Ivan’s Personal Response – Slaughterhouse Five

Slaughterhouse-Five is written by Kurt Vonnegut, a former WWII veteran fighting in Germany. The novel provides a realistic account of the experiences of an American POV (Prisoner of War) and the devastation of the destruction in the famous German city – Dresden. 

One of the most striking aspects of the novel is its unconventional narrative structure. Vonnegut’s use of time travel and the idea that all moments happen in time tend to exist simultaneously challenge the way we all think and understand storytelling traditionally. This non-linear narrative mirrors Billy becoming “unstuck in time”, which makes me question the way we perceive events. Moments in life are similarly quite complex and do not necessarily happen in a neat and linear progression, much like the way we remember, anticipate, and live through our own lives.

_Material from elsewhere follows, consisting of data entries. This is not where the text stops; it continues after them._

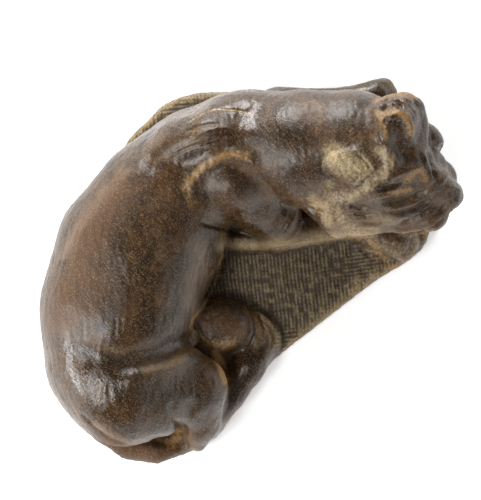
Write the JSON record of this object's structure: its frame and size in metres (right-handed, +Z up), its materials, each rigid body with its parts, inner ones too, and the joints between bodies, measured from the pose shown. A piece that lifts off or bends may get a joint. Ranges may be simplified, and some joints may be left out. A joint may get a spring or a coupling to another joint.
{
  "type": "marble lion sculpture",
  "caption": "Carved marble lion crouching in a curl on its own rough ground, head turned to its right, in dark waxed stone.",
  "frame": {"origin": "centre of the bounding box, on the flat underside", "axes": "+Z up; +X along the straight front edge of the ground, towards the head; -Y out of the hollow of the curl, over that edge"},
  "size_m": [0.2912, 0.1788, 0.1099],
  "materials": {
    "stone": "waxed"
  },
  "bodies": {
    "root": {"lion": "stone"}
  },
  "joints": []
}
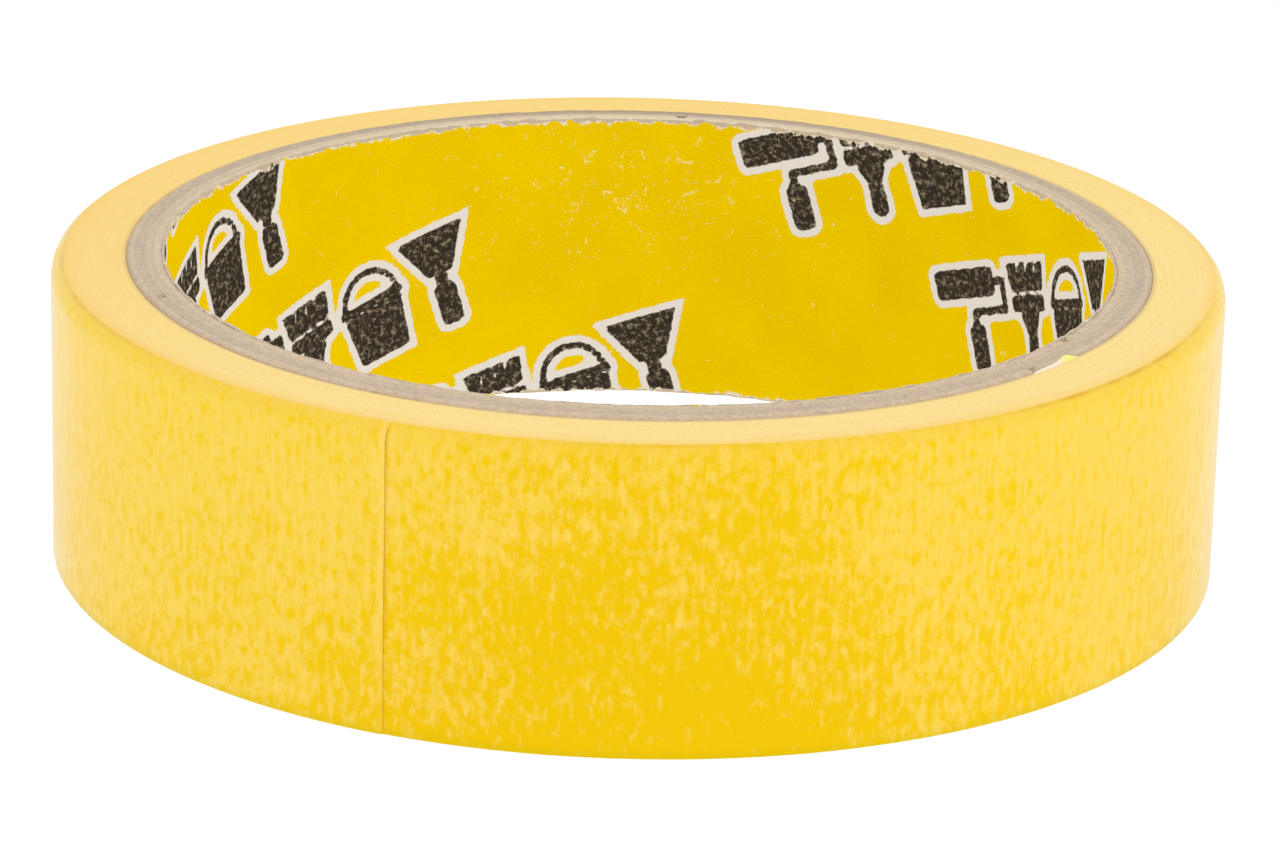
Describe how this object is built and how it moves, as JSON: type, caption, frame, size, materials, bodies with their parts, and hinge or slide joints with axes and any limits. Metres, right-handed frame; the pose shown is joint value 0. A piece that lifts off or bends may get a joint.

Beyond its narrative innovation, “Slaughterhouse-Five” also serves as a powerful anti-war statement. The author himself fought in WWII, and his portrayal of the firebombing of Dresden is thought-provoking. This book suggests the absurdity of war and the devastating impact on everyone within it. The phrase “So it goes” appears multiple times throughout the novel, just like a reminder that we cannot do anything to stop deaths, and how powerless the people are inside wars, and even becoming numb to life and death.

In relation to two books we read before, “The Awakening” and “The Color Purple”, these three books are innovative, often challenging our conventional thoughts and ideas but also remind us of some of the valuable personality and ways to think in life. The book “The Awakening” is about self-discovery and liberation. The awakening of the protagonist to her desires signifies a woman’s right to have control over her own body and identity, which is the main tenet of feminism.  “The Color Purple” on the other hand, explains the importance of resilience, redemption, and what is love. Breaking the silence surrounding domestic and sexual abuse, the book explores the situation of black women during that period and challenges the conventional thoughts at the time.